The iPhone 11 and 11 Pro retained their value the most out of the phones examined
On the whole, iPhone was the brand that retained the most value.
On average, the Apple handsets lost 43 per cent of their value in the first 12 months, and 61 per cent by the end of a standard 24-month contract period.
However, Apple's newest model is faring less well than the iPhone 11. The iPhone 12, which has been on the market for three months, has lost 40 per cent of its value so far.
Samsung shares the number two spot with OnePlus in this year’s report, with Galaxy and OnePlus handsets losing an average of 64 per cent of their value after being on sale for 12 months.
The Samsung Galaxy Note 10 5G has had one of the worst depreciations for the brand, losing 71 per cent of its value 12 months after release.
Google came in third, as its phones depreciated by an average of 72 per cent in the first 12 months after their release, and by 79 per cent after 24 months.
The Google Pixel 3a and Google Pixel 3aXL depreciated the most out of all the Google handsets, with a loss of 72 per cent in the first 12 months after release.
The Google Pixel 2, an older model, lost just 59 per cent of its value in the same amount of time.
Meanwhile, Music Magpie found that Huawei models depreciated by 74 per cent on average in the first 12 months, and by 88 per cent in the 24 months after release.

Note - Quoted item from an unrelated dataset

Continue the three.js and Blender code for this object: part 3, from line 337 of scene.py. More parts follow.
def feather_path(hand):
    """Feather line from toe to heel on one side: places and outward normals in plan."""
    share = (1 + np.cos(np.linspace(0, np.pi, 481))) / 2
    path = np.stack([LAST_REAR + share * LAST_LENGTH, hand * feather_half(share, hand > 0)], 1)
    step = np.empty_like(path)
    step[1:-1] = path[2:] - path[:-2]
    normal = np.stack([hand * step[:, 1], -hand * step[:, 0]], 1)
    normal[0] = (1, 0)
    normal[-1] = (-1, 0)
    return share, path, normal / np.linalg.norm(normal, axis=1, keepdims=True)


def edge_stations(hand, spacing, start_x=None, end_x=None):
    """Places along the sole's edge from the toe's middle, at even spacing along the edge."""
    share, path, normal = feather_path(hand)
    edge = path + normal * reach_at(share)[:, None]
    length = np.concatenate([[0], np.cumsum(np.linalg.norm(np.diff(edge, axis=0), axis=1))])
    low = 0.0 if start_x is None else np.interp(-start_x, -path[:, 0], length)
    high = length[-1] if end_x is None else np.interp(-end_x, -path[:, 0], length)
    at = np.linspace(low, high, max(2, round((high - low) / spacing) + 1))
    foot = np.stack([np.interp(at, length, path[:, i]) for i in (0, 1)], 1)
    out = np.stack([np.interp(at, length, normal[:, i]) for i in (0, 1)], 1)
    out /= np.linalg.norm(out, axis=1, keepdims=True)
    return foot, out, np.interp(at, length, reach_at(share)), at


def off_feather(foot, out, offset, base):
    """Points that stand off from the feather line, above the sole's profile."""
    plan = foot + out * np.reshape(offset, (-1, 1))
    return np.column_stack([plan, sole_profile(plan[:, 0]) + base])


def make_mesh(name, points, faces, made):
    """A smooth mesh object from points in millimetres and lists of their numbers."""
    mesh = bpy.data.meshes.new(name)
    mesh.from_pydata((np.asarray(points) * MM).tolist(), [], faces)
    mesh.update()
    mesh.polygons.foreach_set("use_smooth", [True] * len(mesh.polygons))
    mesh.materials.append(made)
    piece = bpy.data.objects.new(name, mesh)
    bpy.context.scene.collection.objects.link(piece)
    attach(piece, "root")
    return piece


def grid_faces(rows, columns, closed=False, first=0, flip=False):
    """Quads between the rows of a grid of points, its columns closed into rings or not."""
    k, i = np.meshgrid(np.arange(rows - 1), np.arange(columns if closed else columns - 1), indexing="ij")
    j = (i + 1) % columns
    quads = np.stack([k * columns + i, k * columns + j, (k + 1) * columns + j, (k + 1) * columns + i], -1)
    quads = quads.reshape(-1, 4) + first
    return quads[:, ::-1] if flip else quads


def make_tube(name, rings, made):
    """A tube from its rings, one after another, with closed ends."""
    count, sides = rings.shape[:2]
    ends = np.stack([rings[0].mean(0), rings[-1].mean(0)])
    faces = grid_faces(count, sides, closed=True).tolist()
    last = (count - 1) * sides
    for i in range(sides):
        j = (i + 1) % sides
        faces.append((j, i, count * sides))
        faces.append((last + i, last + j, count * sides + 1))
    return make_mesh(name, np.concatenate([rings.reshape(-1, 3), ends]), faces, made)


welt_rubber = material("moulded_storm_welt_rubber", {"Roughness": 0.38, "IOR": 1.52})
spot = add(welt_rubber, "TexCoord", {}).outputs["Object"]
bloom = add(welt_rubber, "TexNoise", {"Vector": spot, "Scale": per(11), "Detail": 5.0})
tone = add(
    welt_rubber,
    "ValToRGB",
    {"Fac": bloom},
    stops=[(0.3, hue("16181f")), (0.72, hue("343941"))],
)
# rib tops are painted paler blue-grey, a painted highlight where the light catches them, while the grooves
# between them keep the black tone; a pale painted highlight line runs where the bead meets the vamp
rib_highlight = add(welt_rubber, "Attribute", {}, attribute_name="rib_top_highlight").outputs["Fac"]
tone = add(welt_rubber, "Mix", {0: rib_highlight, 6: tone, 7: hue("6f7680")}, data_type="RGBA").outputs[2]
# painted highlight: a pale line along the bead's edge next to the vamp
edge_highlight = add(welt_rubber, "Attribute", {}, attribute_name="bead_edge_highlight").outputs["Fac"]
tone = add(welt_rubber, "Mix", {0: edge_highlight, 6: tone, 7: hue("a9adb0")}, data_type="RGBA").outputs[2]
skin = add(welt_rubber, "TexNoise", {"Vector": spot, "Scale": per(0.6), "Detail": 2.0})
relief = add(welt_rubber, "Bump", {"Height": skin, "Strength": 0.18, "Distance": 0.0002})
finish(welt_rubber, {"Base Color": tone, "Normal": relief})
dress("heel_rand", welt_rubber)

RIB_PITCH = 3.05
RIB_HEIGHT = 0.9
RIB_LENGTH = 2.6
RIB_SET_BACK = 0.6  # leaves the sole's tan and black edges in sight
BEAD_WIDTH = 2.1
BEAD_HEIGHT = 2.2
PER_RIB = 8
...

One of its pricier handsets, the Huawei Mate 30 Pro brought out in 2019, had a purchase price of £899.99 on release, but just six months later it was worth less than £144.
The most commonly traded-in handset on the Music Magpie website in the 12 months up to August 2020 was the iPhone 7.
The handset also only dropped in value by 44 per cent in the first year of its release in 2016.
The second most-sold model was the iPhone 8, which also retained its value well, losing just 41 per cent in the first 12 months of release the following year.
Music Magpie calculated its data using its average trade-in prices across each of the models over a period of time. Data for the iPhone 12 and all Samsung models, excluding the Samsung Galaxy Fold and Samsung Galaxy Flip, is accurate as of January 2021. All other models are accurate as of August 2020.